We like to complain about narrow formats because they are stale, but the same metagame decisions that exist in broader formats exist here. They don’t go away because the spread of decks you care about is smaller. If you put in the work to understand every deck, you can more reliably have the best-positioned deck for the weekend. And fortunately, the narrow nature of the metagame makes mastering the relevant set of decks much more feasible.

For My Viewing Pleasure

Would I have preferred this year’s World Championship to be a showcase of sweet new Ixalan cards, setting the stage for a wide-open season of Standard? Sure. But that’s not the world we live in.

Maybe the 24 competitors missed something important because of limited time and the need to also test for Limited, but I’d be surprised if there’s a completely new, powerful deck out there at this point. The community is so big and our understanding of the game is so advanced relative to where it was ten years ago that formats approach a steady-state more quickly.
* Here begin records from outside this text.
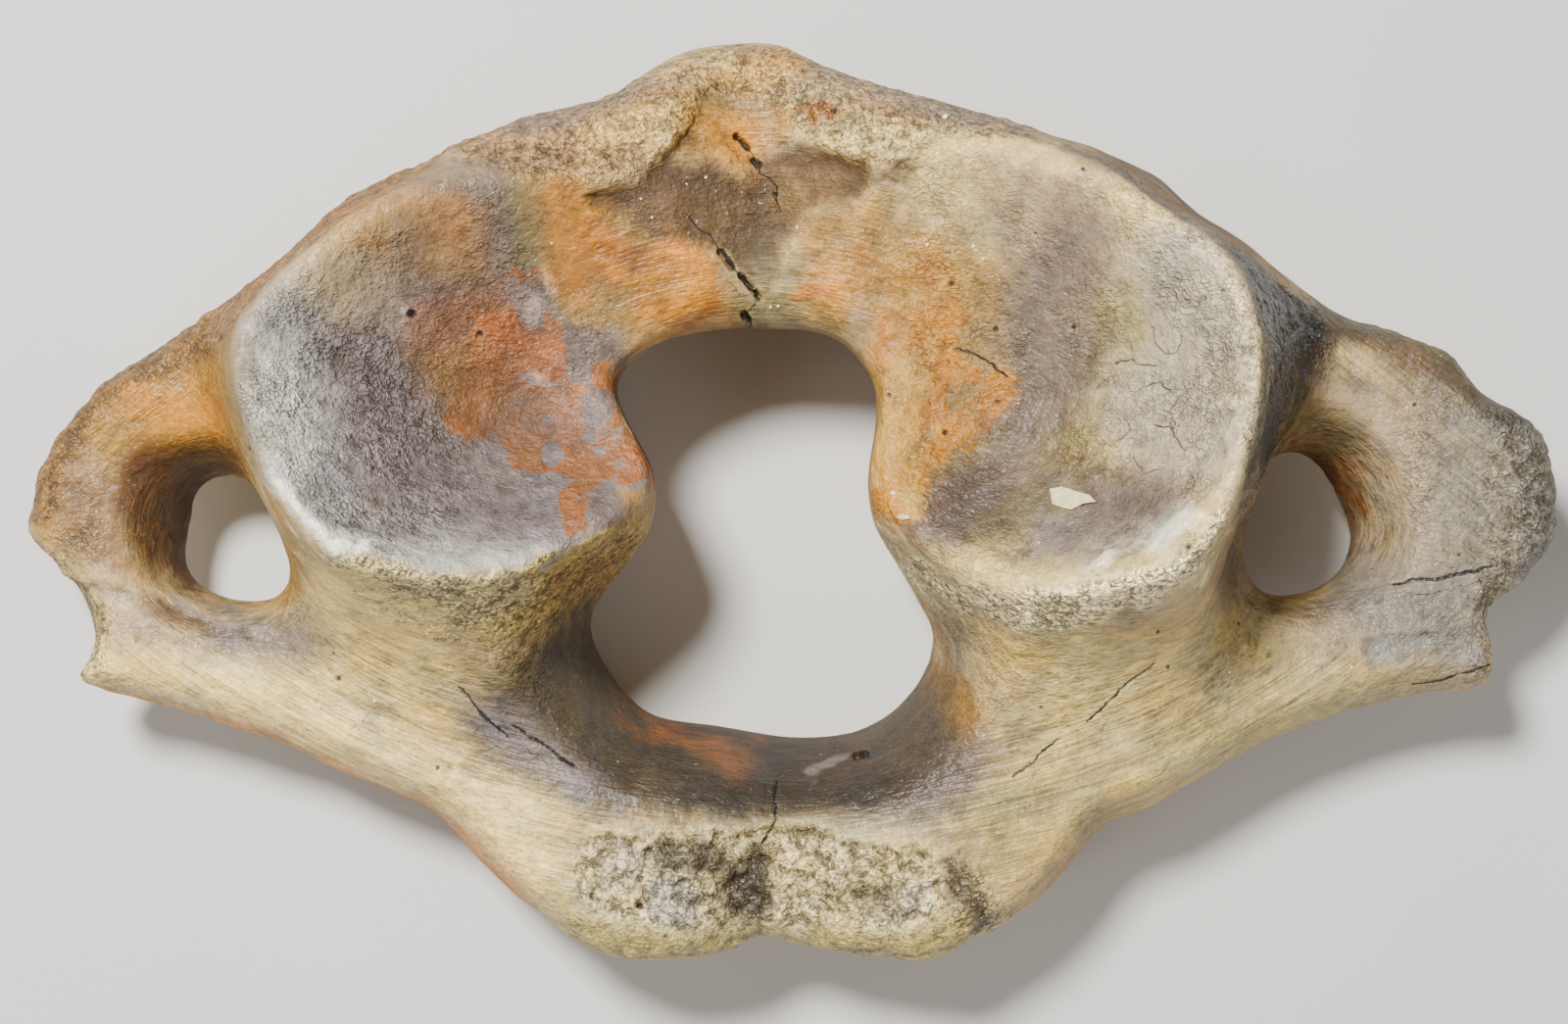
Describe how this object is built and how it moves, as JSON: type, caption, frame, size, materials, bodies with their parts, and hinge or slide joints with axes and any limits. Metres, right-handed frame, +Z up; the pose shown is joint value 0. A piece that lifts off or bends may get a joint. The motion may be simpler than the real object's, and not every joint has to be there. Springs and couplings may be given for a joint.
{
  "type": "fossil mammoth atlas vertebra",
  "caption": "Fossil mammoth atlas, the first neck vertebra, lying front face up: deep skull cups, spinal opening, pierced wings with broken tips.",
  "frame": {"origin": "middle of the bone's outline in plan, on the surface it lies on", "axes": "+Z up, from the rear face it lies on to the front face with the skull cups; +Y from the spine stump to the belly tubercle; +X along the wings"},
  "size_m": [0.4198, 0.2494, 0.1349],
  "materials": {
    "fossil_bone": "matte to satin mineral-stained fossil bone"
  },
  "bodies": {
    "root": {"atlas_vertebra": "fossil_bone"}
  },
  "joints": []
}
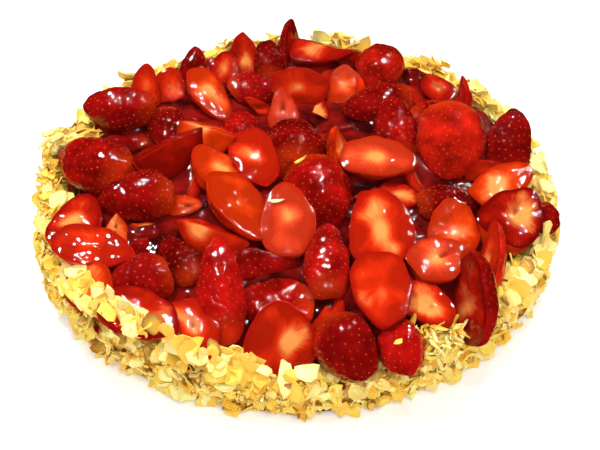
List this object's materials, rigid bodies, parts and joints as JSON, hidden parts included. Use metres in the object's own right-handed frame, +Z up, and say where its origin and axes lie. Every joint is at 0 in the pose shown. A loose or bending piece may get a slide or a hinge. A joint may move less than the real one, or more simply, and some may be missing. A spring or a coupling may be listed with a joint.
{
  "type": "strawberry flan",
  "caption": "Round open fruit flan: a low pastry case clad in flaked almonds, filled with red jelly and heaped with whole, halved and quartered glazed strawberries.",
  "frame": {"origin": "middle of the flat underside of the pastry case, where the flan stands", "axes": "+Z up, square to the flat underside; -Y is the front of the pictured view and +X its right"},
  "size_m": [0.2641, 0.2639, 0.0549],
  "materials": {
    "almond_crust": "matte baked pastry set with toasted almond flakes",
    "red_jelly": "wet dark red jelly glaze",
    "berry_dark": "wet crimson strawberry skin",
    "berry_red": "wet red strawberry skin",
    "berry_bright": "wet orange-red strawberry, cut or skin",
    "berry_orange": "wet orange cut face of a strawberry",
    "berry_salmon": "wet salmon-pink cut face of a strawberry"
  },
  "bodies": {
    "root": {"berry_half_01": "berry_dark", "berry_half_02": "berry_red", "berry_half_03": "berry_dark", "berry_half_04": "berry_bright", "berry_half_05": "berry_dark", "berry_half_06": "berry_bright", "berry_half_09": "berry_orange", "berry_half_10": "berry_dark", "berry_half_11": "berry_bright", "berry_half_12": "berry_orange", "berry_half_13": "berry_dark", "berry_half_14": "berry_red", "berry_half_15": "berry_red", "berry_half_16": "berry_red", "berry_half_17": "berry_salmon", "berry_half_19": "berry_dark", "berry_half_20": "berry_orange", "berry_half_21": "berry_dark", "berry_half_22": "berry_dark", "berry_half_23": "berry_bright", "berry_half_24": "berry_dark", "berry_half_25": "berry_orange", "berry_half_27": "berry_orange", "berry_half_28": "berry_salmon", "berry_half_29": "berry_dark", "berry_half_33": "berry_bright", "berry_half_34": "berry_orange", "berry_half_37": "berry_orange", "berry_half_38": "berry_salmon", "berry_half_40": "berry_bright", "berry_half_41": "berry_red", "berry_half_42": "berry_bright", "berry_half_43": "berry_orange", "berry_half_44": "berry_red", "berry_half_45": "berry_bright", "berry_half_46": "berry_dark", "berry_half_48": "berry_red", "berry_half_49": "berry_dark", "berry_half_50": "berry_red", "berry_half_51": "berry_red", "berry_half_52": "berry_bright", "berry_half_55": "berry_bright", "berry_half_56": "berry_bright", "berry_half_57": "berry_dark", "berry_half_58": "berry_salmon", "berry_quarter_31": "berry_dark", "berry_quarter_32": "berry_orange", "berry_quarter_39": "berry_bright", "berry_whole_07": "berry_dark", "berry_whole_08": "berry_bright", "berry_whole_18": "berry_bright", "berry_whole_26": "berry_dark", "berry_whole_30": "berry_red", "berry_whole_35": "berry_dark", "berry_whole_36": "berry_red", "berry_whole_47": "berry_dark", "berry_whole_53": "berry_dark", "berry_whole_54": "berry_red", "flan_base": "almond_crust", "glaze_bed": "red_jelly"}
  },
  "joints": []
}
And that increased speed of exploration is why the small metagame decisions are so important. We all know how important the in-game, tactical decisions are in Magic, as well as how difficult a skill deckbuilding is to develop.

Deck tuning often gets brought up too, but in a slightly different context. Tuning is generally understood as the process of taking a relatively new deck idea and iterating it until it’s competitive. But tuning doesn’t stop there. The process of tuning is necessarily in advance of a tournament, and as such the goal of tuning is to maximize performance in that tournament.

Therefore, the process begins anew once the next tournament begins, and at that point you’re starting with a much more polished product, and you’re essentially molding it into something with a similar level of polish, but geared toward a tournament with slightly different parameters.

This is what Standard is going to be for at least the next few months. This is still the Energy Standard. Don’t fight it. Understand it, embrace it, and use that to your advantage for as long as you can.